Worship. I hear a lot of teaching about how “it’s more than music,” but have yet to see non-musical worship become a consistent part of corporate worship in American churches. “Alternative worship” has steadily grown in Europe over the past decade. Decade, as in the past 10 years! Why hasn’t it taken root in the United States?
Two Sundays ago, our church did something fairly bold: In order to give the “worship teams” (that is, the musicians) a break, we did not have a band. No singing. Instead, the pastor led a time of non-musical worship. It was really more like an interactive sermon, in which he would describe something, then invite everyone to participate in a brief exercise:
- Saying the Lord’s prayer together
- Silent meditation
- Declaring praise with words (“God I worship you because you are ____”)
- Body postures (raised hands, then kneeling)
This worked well. For “praise with words,” we were given a chance to write a few words and read them aloud. I wrote and shared my “Psalm by one who is unemployed“. But that experience left me wondering: Why is this special? Why can’t it be a regular part of corporate worship?

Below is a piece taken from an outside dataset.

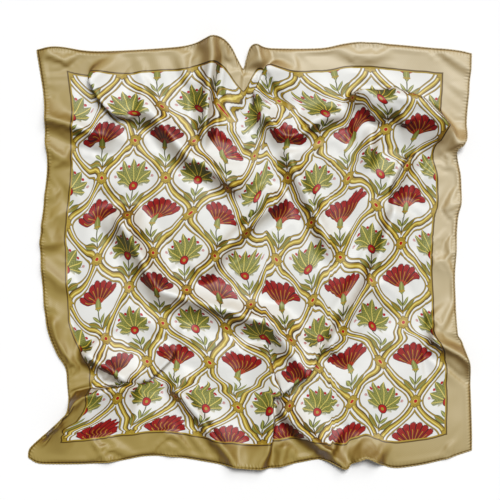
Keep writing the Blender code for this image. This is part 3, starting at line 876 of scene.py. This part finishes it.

Notably missing from the list was one our church actually does once in a while: art worship. But even that is special when it happens. In two different churches, I tried to establish a regular “art corner” with supplies, which anyone could use at any time during a gathering. It lasted exactly one time in each church. Apparently pastors don’t mind people drawing during musical worship, but really don’t like anyone drawing while they’re preaching! (Which bugs me, because some people need to draw in order to interact with anything that’s being said.)
Another form of art worship is not participatory in the sense of “everyone does it” but rather in the sense of being drawn into an experience by a gifted leader. In much the same way that a live musician expresses worship, the same can be done by a live artist. Like the music side of things, you need a certain amount of foundational talent for this not to suck, but not just talent; it requires a heart of worship. Here is a photo I took of how Jeremy Wells leads worship:
(There is a larger story to this, which I might tell another time.)
Who’s doing it in the US?
I am less interested in special events and more interested in regular rhythms. As one who leads worship using music, I am particularly interested in blending musical and non-musical forms — though even here, I’ve had pastors get nervous and say, “we want everyone to sing.” But I see my role (if it ever happens again) not as song leader but as atmosphere setter. I want to create environments that help people open their hearts to the Holy Spirit, whatever that looks like for them.
For that matter, where are the live VJs working with the music? Not the horrible canned backgrounds or even the good canned backgrounds: I mean live VJs working with the musical worship leader (they can feed off each other’s ideas), responding to the music, responding to the Holy Spirit, responding to the people?
So back to my original question: Why hasn’t alternative worship taken root in the United States? Or maybe it has and I’m missing it. Do your gatherings include forms of alternative worship as regular part of your gatherings? Is it a “sermon response” or is it seen as a worthy activity on its own?